Task to complete
From the top of the records below, return each line exactly, ending with the line that contains "const CLIMB_TO_BLOSSOM = 0.06;".

Scripts that build objects:
==================================================
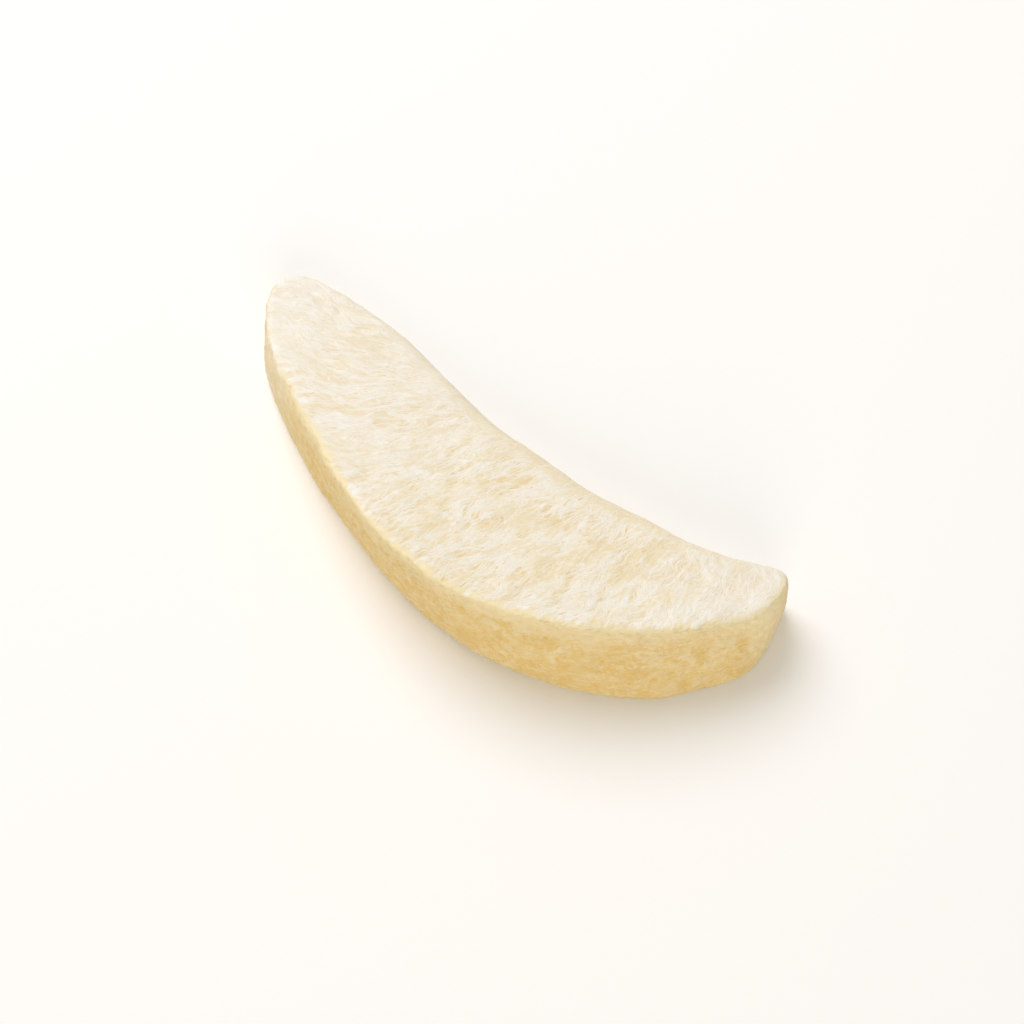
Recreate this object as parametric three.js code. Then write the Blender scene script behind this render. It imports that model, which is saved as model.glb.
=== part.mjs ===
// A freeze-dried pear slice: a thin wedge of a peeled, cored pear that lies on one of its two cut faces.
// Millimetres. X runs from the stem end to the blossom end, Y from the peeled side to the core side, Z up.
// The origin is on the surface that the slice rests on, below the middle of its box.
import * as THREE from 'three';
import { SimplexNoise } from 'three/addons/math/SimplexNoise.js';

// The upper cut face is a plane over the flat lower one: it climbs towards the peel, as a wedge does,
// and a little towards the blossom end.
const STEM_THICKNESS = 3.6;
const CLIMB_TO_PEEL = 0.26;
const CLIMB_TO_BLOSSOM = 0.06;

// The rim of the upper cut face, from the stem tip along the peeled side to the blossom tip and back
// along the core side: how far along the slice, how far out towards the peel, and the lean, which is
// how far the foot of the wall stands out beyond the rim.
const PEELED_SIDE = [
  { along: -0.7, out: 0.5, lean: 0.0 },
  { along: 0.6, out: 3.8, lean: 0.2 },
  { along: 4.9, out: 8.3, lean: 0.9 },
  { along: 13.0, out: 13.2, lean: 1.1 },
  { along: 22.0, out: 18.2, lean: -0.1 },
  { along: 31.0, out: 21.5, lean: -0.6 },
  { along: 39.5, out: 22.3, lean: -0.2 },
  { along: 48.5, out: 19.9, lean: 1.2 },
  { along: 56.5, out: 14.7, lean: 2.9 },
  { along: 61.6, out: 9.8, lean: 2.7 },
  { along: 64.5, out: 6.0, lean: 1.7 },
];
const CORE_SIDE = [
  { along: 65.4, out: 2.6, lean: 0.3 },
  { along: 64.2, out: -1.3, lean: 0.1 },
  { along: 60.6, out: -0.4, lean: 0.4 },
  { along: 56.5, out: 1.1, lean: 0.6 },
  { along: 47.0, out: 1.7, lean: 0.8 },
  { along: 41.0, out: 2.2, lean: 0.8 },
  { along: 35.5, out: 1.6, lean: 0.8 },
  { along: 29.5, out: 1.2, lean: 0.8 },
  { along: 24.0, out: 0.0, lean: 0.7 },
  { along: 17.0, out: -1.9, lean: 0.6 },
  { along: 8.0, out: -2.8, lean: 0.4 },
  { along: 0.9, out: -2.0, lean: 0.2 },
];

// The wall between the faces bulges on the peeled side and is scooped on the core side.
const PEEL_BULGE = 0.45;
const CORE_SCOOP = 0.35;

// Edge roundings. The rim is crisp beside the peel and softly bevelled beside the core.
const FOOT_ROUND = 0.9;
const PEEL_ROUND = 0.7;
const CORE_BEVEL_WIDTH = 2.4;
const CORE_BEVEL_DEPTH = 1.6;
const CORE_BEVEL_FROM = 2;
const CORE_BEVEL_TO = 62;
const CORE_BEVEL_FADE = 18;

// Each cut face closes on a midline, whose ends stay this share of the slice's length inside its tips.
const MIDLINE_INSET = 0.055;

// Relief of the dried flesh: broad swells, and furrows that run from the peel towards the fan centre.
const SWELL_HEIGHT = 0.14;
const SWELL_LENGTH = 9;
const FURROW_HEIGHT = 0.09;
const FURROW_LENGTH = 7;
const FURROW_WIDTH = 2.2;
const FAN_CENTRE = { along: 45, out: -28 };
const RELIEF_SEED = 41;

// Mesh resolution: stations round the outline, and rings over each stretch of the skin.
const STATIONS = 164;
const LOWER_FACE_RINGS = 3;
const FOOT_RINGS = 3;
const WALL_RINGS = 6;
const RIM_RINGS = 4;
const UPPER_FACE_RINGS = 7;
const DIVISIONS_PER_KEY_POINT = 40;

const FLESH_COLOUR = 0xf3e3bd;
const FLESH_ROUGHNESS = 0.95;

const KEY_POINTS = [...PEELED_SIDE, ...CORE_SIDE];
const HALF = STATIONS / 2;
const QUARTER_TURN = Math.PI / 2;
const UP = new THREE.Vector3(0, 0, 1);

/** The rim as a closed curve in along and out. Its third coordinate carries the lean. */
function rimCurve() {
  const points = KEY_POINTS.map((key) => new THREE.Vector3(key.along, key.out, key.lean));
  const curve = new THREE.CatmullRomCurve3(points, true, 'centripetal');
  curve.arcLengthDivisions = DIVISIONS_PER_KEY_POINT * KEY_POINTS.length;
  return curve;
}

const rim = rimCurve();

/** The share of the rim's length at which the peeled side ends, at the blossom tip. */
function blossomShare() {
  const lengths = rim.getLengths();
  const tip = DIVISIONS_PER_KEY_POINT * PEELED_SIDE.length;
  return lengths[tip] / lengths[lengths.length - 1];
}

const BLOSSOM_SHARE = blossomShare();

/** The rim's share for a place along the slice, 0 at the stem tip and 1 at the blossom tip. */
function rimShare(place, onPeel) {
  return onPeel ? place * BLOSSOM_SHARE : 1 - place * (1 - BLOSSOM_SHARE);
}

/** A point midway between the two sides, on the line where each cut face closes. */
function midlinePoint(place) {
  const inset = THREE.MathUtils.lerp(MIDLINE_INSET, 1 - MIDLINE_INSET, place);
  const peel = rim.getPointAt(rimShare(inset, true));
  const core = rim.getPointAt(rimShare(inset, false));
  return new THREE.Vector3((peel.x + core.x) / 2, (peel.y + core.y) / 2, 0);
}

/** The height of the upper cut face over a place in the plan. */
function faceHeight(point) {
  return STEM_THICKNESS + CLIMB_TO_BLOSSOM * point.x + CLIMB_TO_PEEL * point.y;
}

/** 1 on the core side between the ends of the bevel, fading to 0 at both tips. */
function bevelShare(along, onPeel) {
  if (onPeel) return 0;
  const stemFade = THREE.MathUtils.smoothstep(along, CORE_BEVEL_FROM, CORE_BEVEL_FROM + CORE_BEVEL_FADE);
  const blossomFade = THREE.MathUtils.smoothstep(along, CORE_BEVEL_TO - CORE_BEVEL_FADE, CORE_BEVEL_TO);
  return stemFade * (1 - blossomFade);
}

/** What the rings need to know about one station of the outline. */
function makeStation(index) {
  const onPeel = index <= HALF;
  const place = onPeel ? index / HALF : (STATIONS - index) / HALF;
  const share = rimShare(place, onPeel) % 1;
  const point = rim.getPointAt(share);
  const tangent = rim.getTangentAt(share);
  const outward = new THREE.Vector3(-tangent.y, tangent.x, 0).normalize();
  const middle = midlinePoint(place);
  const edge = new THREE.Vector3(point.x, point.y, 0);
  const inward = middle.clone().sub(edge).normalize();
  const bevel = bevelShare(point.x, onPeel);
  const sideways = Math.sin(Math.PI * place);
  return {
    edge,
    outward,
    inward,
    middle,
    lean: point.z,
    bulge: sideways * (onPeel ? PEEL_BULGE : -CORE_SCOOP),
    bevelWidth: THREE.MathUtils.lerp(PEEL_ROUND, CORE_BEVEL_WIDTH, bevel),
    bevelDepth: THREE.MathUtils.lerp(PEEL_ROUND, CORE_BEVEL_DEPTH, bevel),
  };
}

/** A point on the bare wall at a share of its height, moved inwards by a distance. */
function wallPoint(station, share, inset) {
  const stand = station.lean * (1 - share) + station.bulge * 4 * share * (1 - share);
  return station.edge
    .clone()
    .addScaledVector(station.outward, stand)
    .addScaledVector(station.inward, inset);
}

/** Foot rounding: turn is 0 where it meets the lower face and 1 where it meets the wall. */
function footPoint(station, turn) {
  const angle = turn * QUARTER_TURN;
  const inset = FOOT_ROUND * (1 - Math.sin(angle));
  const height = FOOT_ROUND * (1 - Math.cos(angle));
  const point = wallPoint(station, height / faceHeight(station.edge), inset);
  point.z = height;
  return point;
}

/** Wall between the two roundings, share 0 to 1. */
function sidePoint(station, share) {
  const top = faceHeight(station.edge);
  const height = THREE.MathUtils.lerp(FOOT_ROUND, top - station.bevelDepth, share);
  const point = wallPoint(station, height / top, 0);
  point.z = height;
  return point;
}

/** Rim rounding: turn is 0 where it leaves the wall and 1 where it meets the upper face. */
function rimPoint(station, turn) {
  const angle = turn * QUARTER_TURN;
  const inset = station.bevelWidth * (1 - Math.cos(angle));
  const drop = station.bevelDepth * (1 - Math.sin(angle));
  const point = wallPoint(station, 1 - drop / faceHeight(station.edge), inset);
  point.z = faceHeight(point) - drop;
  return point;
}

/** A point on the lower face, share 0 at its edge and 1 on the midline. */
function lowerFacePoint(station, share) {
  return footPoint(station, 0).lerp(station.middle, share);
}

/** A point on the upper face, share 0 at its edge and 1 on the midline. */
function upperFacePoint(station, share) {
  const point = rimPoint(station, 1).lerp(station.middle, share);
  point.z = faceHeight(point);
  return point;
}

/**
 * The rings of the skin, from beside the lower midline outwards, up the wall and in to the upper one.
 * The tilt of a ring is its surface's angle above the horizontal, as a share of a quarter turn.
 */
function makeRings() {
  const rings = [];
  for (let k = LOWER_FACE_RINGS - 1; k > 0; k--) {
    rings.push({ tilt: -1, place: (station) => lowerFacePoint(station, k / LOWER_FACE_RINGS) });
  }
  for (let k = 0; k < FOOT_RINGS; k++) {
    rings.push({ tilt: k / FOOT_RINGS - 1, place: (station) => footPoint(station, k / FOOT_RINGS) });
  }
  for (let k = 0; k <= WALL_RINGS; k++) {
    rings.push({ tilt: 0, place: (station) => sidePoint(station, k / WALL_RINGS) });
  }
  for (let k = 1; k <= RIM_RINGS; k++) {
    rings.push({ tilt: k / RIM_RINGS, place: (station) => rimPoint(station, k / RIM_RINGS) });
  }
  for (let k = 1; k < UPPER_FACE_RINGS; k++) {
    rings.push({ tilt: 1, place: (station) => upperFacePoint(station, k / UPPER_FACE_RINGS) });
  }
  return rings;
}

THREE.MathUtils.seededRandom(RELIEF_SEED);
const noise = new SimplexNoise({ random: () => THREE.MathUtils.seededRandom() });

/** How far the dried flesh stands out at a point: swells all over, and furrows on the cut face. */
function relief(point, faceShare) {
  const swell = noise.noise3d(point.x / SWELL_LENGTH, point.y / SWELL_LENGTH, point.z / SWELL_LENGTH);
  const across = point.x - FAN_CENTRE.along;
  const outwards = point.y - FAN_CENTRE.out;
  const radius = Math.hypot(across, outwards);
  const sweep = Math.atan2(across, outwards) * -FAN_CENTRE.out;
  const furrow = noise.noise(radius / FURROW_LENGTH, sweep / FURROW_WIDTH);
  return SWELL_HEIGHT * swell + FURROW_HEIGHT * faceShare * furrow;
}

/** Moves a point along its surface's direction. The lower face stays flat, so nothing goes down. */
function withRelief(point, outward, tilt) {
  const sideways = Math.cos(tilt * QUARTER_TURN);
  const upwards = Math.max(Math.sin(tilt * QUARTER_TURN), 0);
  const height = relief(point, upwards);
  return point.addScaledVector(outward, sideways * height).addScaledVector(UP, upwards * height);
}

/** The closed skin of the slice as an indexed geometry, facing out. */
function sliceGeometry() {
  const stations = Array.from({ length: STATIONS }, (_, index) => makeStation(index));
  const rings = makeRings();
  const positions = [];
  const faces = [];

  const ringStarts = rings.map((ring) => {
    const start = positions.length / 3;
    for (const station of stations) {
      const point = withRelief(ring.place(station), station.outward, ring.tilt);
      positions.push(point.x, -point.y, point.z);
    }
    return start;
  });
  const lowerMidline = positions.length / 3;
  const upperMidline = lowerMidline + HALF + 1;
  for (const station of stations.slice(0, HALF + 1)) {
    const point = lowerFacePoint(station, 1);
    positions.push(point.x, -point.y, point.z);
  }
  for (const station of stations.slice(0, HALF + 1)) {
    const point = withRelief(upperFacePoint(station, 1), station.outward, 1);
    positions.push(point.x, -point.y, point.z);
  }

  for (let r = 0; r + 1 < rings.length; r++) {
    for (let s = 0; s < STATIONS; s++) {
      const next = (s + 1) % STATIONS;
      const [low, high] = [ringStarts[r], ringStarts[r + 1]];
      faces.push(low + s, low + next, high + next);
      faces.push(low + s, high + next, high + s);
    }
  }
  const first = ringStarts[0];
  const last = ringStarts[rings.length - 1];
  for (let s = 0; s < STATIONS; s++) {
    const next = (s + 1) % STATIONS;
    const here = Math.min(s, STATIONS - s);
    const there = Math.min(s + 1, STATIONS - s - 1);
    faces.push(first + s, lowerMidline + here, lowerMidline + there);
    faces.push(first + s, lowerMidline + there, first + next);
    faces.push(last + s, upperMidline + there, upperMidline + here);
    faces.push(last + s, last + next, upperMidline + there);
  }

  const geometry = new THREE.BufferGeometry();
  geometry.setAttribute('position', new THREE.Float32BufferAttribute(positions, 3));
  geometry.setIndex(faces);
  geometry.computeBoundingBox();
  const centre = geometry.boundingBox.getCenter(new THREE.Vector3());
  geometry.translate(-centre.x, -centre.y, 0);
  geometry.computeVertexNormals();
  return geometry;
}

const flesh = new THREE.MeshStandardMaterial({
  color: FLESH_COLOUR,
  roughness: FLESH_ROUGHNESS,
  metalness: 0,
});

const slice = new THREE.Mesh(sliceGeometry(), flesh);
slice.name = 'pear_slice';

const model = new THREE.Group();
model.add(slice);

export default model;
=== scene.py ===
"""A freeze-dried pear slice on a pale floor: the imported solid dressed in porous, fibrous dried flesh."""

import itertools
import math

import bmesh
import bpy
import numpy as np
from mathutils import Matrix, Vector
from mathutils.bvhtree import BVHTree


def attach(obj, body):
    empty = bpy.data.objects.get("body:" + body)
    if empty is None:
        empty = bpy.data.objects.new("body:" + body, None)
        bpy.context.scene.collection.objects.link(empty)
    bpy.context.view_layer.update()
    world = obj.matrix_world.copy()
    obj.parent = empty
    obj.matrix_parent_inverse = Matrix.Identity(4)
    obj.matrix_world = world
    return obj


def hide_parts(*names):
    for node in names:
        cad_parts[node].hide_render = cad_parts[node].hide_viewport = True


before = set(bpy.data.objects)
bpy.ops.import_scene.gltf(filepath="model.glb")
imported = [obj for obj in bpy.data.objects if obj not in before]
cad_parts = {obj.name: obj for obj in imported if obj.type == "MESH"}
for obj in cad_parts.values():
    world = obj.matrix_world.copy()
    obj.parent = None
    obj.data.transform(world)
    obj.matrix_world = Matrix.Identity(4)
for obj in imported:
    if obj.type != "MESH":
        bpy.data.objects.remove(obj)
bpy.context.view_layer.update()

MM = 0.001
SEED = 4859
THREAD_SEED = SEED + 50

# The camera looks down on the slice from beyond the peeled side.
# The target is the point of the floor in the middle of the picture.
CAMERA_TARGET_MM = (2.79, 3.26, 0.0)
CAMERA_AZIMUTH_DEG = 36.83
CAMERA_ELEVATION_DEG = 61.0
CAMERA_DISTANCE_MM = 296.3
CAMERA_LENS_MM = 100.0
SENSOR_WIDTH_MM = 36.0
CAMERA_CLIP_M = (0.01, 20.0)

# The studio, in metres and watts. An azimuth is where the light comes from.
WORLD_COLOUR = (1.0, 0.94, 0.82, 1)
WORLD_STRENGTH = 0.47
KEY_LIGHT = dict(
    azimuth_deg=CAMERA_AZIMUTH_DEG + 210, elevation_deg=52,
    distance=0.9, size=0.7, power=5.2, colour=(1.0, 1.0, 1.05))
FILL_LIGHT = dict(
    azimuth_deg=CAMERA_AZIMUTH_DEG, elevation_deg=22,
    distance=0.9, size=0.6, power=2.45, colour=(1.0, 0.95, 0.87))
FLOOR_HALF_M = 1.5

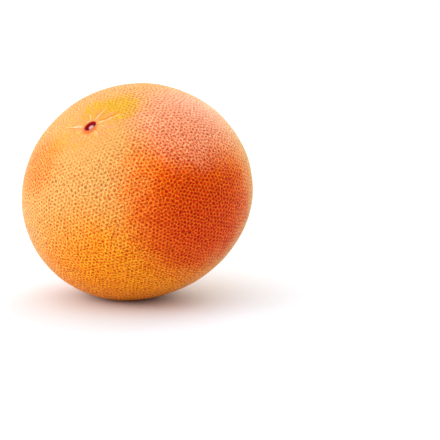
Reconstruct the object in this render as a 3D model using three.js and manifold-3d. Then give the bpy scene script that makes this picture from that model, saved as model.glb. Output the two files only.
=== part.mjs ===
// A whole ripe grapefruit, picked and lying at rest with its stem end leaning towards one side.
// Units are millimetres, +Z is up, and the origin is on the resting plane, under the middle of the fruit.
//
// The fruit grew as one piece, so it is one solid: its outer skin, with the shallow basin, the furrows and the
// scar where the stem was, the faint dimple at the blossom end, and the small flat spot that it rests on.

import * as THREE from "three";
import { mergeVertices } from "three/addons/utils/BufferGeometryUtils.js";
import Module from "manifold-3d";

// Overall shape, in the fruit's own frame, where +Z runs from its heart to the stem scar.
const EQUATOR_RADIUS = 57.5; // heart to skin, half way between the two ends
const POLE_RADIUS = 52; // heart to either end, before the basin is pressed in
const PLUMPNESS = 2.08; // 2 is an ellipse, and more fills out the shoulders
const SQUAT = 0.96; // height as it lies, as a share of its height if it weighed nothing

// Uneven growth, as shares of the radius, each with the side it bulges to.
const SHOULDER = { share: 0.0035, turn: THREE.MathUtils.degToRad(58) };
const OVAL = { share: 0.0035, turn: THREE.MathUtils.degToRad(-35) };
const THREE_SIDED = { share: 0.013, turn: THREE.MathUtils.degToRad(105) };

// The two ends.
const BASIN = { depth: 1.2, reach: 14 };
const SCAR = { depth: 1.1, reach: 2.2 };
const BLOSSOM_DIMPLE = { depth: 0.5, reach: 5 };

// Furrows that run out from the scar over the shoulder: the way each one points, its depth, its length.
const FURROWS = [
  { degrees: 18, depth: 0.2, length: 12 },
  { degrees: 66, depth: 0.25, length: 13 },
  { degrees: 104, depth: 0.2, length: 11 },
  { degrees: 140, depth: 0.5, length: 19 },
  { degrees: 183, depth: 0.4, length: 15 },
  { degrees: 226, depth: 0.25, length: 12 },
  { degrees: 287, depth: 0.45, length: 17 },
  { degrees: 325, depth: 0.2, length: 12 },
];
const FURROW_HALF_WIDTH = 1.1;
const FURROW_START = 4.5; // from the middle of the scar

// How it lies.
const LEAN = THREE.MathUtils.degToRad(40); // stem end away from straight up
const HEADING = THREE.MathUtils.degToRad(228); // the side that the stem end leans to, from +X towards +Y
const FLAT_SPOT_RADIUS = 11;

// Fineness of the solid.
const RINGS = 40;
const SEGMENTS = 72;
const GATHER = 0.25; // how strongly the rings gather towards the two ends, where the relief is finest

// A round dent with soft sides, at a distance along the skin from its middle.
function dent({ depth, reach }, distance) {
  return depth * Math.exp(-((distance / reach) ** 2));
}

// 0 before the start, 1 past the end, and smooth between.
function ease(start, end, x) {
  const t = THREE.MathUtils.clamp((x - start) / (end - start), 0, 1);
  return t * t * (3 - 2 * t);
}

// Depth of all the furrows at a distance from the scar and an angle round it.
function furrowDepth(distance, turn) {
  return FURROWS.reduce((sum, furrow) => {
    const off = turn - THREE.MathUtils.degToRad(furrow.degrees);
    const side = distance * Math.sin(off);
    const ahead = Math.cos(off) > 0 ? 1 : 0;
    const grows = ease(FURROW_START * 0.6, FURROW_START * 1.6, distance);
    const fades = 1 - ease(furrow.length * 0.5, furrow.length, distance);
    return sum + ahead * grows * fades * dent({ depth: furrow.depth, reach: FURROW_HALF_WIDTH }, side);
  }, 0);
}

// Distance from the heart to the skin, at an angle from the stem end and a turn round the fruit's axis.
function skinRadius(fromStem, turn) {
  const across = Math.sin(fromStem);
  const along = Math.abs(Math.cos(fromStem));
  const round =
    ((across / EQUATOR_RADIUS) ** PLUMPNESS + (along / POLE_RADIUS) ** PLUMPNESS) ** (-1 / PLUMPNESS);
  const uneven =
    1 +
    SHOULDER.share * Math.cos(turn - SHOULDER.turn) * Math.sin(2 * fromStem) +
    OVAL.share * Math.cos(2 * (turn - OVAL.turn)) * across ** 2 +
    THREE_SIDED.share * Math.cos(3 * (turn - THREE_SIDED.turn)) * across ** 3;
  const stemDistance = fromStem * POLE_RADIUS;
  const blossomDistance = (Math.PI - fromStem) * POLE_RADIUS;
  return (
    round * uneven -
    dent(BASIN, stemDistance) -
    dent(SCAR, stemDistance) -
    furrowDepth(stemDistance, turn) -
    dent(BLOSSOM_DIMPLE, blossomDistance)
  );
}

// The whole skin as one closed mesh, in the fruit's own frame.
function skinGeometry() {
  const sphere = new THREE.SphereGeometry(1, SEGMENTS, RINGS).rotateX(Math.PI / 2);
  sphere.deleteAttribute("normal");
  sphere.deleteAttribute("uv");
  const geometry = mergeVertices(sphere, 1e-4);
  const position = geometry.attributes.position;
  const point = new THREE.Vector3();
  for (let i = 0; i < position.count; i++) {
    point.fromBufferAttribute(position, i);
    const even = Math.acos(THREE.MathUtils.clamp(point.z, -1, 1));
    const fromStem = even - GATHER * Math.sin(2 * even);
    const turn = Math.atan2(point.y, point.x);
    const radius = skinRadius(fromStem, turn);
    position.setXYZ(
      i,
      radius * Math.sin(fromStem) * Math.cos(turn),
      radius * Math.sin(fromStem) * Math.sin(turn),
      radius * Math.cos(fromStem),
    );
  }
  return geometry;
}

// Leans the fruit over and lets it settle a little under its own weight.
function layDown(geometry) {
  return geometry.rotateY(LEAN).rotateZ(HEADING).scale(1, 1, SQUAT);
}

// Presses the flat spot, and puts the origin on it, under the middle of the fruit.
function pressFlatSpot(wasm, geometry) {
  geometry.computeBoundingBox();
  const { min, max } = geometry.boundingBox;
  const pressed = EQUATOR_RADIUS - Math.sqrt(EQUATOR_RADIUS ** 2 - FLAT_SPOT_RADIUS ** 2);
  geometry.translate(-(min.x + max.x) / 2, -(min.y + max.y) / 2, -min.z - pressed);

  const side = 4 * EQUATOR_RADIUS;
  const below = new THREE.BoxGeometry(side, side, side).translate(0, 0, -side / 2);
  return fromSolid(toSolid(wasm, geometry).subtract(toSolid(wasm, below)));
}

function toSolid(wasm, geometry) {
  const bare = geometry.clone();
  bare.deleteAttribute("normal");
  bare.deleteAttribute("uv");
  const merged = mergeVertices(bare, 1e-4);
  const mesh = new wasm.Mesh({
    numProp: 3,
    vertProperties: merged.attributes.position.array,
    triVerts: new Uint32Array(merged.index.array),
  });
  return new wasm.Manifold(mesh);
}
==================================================
Exercise result
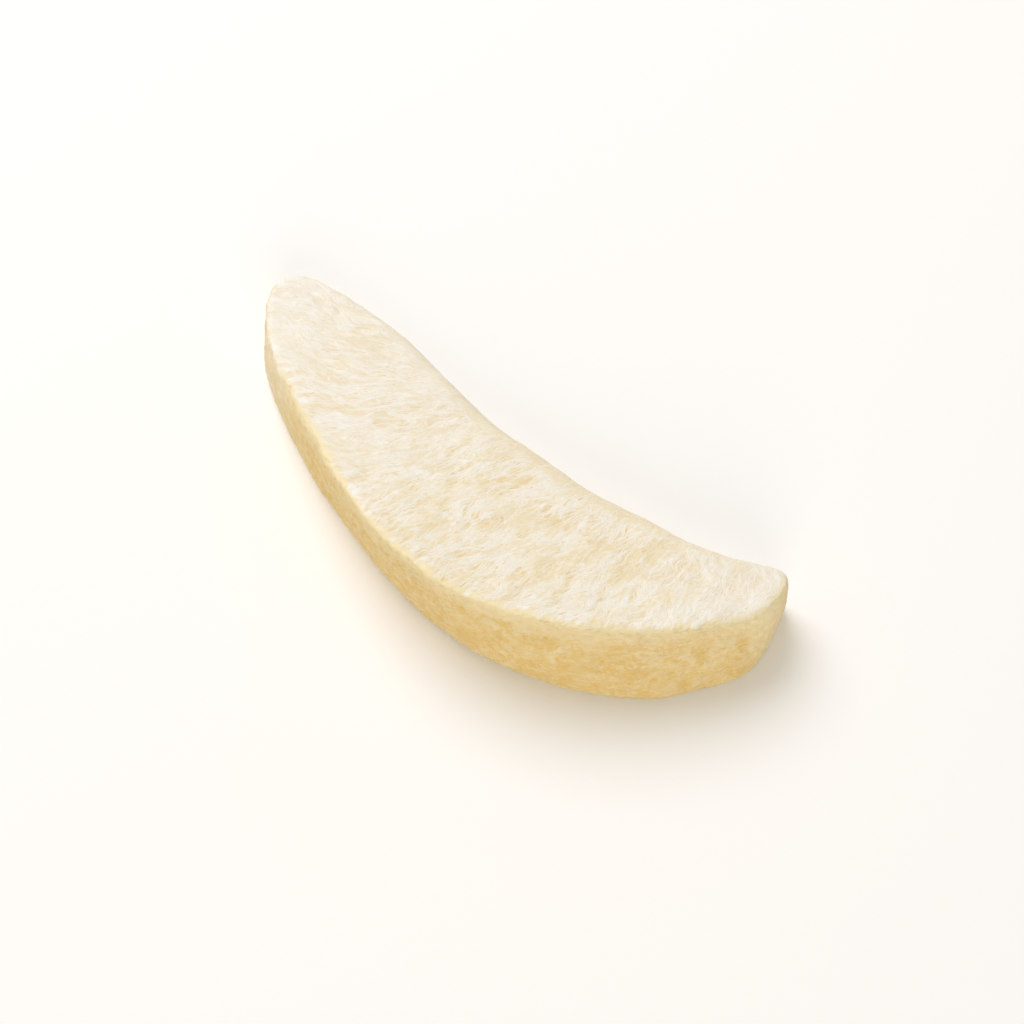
Recreate this object as parametric three.js code. Then write the Blender scene script behind this render. It imports that model, which is saved as model.glb.
=== part.mjs ===
// A freeze-dried pear slice: a thin wedge of a peeled, cored pear that lies on one of its two cut faces.
// Millimetres. X runs from the stem end to the blossom end, Y from the peeled side to the core side, Z up.
// The origin is on the surface that the slice rests on, below the middle of its box.
import * as THREE from 'three';
import { SimplexNoise } from 'three/addons/math/SimplexNoise.js';

// The upper cut face is a plane over the flat lower one: it climbs towards the peel, as a wedge does,
// and a little towards the blossom end.
const STEM_THICKNESS = 3.6;
const CLIMB_TO_PEEL = 0.26;
const CLIMB_TO_BLOSSOM = 0.06;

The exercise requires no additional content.